[Source data]
·····

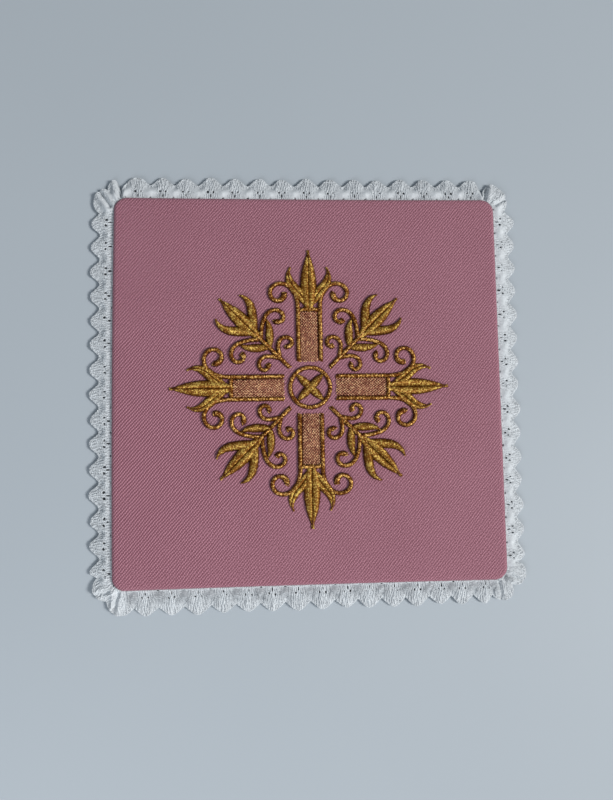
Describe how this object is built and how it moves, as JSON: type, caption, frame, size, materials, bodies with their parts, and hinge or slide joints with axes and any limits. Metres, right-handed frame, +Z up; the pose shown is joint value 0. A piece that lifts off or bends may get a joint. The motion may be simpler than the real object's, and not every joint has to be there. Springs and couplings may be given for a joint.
{
  "type": "chalice pall",
  "caption": "Square stiff altar cloth covered in rose twill, with raised gold stitching in a cross of scrolls and leaves and a scalloped white lace edging.",
  "frame": {"origin": "middle of the flat underside, on the surface it lies on", "axes": "+Z up out of the embroidered face, +Y towards the far side as it lies in the picture, +X to the right"},
  "size_m": [0.1756, 0.1763, 0.0058],
  "materials": {
    "rose_twill": "matt twill weave",
    "white_cotton_lace": "matt cotton lace",
    "gold_thread": "glossy embroidery thread"
  },
  "bodies": {
    "root": {"panel": "rose_twill", "lace_edging": "white_cotton_lace", "medallion": "gold_thread", "arm_1": "gold_thread", "arm_2": "gold_thread", "arm_3": "gold_thread", "arm_4": "gold_thread", "sprig_1": "gold_thread", "sprig_2": "gold_thread", "sprig_3": "gold_thread", "sprig_4": "gold_thread"}
  },
  "joints": []
}
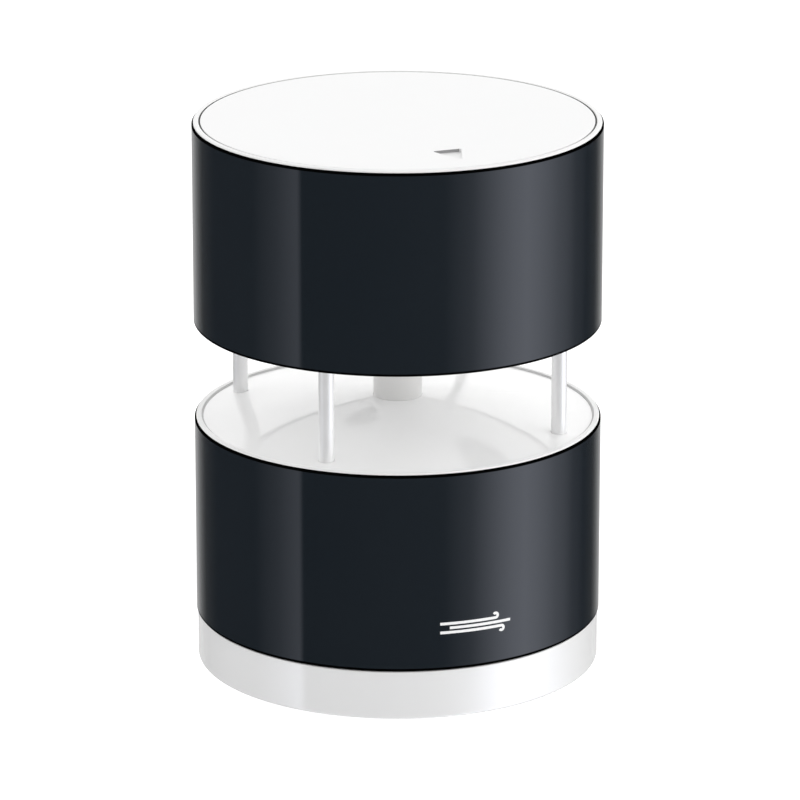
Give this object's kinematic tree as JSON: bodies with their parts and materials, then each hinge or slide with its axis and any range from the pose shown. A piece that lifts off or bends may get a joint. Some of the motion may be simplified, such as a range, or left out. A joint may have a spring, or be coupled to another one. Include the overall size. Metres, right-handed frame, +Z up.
{
  "type": "ultrasonic wind gauge",
  "caption": "Compact cylindrical ultrasonic wind gauge: two dark sleeved sections held apart by slim posts, with a white twist-off base and a tripod thread.",
  "frame": {"origin": "centre of the base's underside, where the gauge rests", "axes": "+Z up along the gauge's axis; -Y towards the front, the side of the north mark; +X to the right seen from the front"},
  "size_m": [0.085, 0.085, 0.1161],
  "materials": {
    "white_shell": "satin",
    "white_gloss": "gloss",
    "sleeve_blue_black": "gloss",
    "post_white": "satin",
    "steel": "brushed",
    "brass": "satin",
    "seal_rubber": "matte",
    "transducer_can": "satin",
    "tray_plastic": "matte",
    "cell_wrap": "gloss",
    "spring_plate": "bright",
    "board_green": "satin",
    "chip_black": "matte",
    "shield_metal": "satin",
    "led_lens": "satin",
    "connector_plastic": "matte",
    "cable_jacket": "matte"
  },
  "bodies": {
    "base": {"base_cover": "white_shell", "mount_insert": "brass"},
    "seal": {"base_seal": "seal_rubber"},
    "housing": {"lower_housing": "white_shell", "lower_sleeve": "sleeve_blue_black", "reflector_plate": "white_gloss", "post_seals": "seal_rubber", "post_washers": "steel", "post_nuts": "steel", "wire_column": "white_gloss", "column_seals": "seal_rubber", "upper_housing": "white_shell", "upper_sleeve": "sleeve_blue_black", "sensor_plate": "white_gloss", "top_cover": "white_gloss", "plate_seal": "seal_rubber", "cover_seal": "seal_rubber", "battery_contacts": "spring_plate", "battery_tray": "tray_plastic", "tray_screws": "steel", "main_board": "board_green", "board_screws": "steel", "microcontroller": "chip_black", "radio_module": "shield_metal", "antenna": "spring_plate", "crystal": "shield_metal", "capacitors": "shield_metal", "status_led": "led_lens", "board_connectors": "connector_plastic", "sensor_board": "board_green", "drive_transformers": "chip_black", "amplifier_chips": "chip_black", "sensor_cable": "cable_jacket", "support_post_1": "post_white", "support_post_2": "post_white", "support_post_3": "post_white", "support_post_4": "post_white", "transducer_1": "transducer_can", "transducer_2": "transducer_can", "transducer_3": "transducer_can", "transducer_4": "transducer_can", "transducer_sleeve_1": "seal_rubber", "transducer_sleeve_2": "seal_rubber", "transducer_sleeve_3": "seal_rubber", "transducer_sleeve_4": "seal_rubber", "battery_spring_1": "spring_plate", "battery_spring_2": "spring_plate", "battery_spring_3": "spring_plate", "battery_spring_4": "spring_plate"},
    "cell_1": {"battery_1": "cell_wrap"},
    "cell_2": {"battery_2": "cell_wrap"},
    "cell_3": {"battery_3": "cell_wrap"},
    "cell_4": {"battery_4": "cell_wrap"}
  },
  "joints": [
    {"name": "closure_rise", "type": "slide", "parent": "base", "child": "seal", "axis": [0, 0, 1], "range_m": [0, 0.0054]},
    {"name": "closure_twist", "type": "hinge", "parent": "seal", "child": "housing", "pos_m": [0, 0, 0.0062], "axis": [0, 0, 1], "range_deg": [0, 90]},
    {"name": "cell_press_1", "type": "slide", "parent": "housing", "child": "cell_1", "axis": [0, -1, 0], "range_m": [0, 0.0015], "stiffness_N_per_m": 900, "springref_m": -0.002, "deforming": ["battery_spring_1"]},
    {"name": "cell_press_2", "type": "slide", "parent": "housing", "child": "cell_2", "axis": [0, 1, 0], "range_m": [0, 0.0015], "stiffness_N_per_m": 900, "springref_m": -0.002, "deforming": ["battery_spring_2"]},
    {"name": "cell_press_3", "type": "slide", "parent": "housing", "child": "cell_3", "axis": [0, -1, 0], "range_m": [0, 0.0015], "stiffness_N_per_m": 900, "springref_m": -0.002, "deforming": ["battery_spring_3"]},
    {"name": "cell_press_4", "type": "slide", "parent": "housing", "child": "cell_4", "axis": [0, 1, 0], "range_m": [0, 0.0015], "stiffness_N_per_m": 900, "springref_m": -0.002, "deforming": ["battery_spring_4"]}
  ],
  "couplings": [
    {"joint": "closure_rise", "follows": "closure_twist", "m_per_rad": 0.0034377}
  ]
}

·····

What the exercise asks:
List all lines where "pose" occurs.

Output for this exercise:
Describe how this object is built and how it moves, as JSON: type, caption, frame, size, materials, bodies with their parts, and hinge or slide joints with axes and any limits. Metres, right-handed frame, +Z up; the pose shown is joint value 0. A piece that lifts off or bends may get a joint. The motion may be simpler than the real object's, and not every joint has to be there. Springs and couplings may be given for a joint.
Give this object's kinematic tree as JSON: bodies with their parts and materials, then each hinge or slide with its axis and any range from the pose shown. A piece that lifts off or bends may get a joint. Some of the motion may be simplified, such as a range, or left out. A joint may have a spring, or be coupled to another one. Include the overall size. Metres, right-handed frame, +Z up.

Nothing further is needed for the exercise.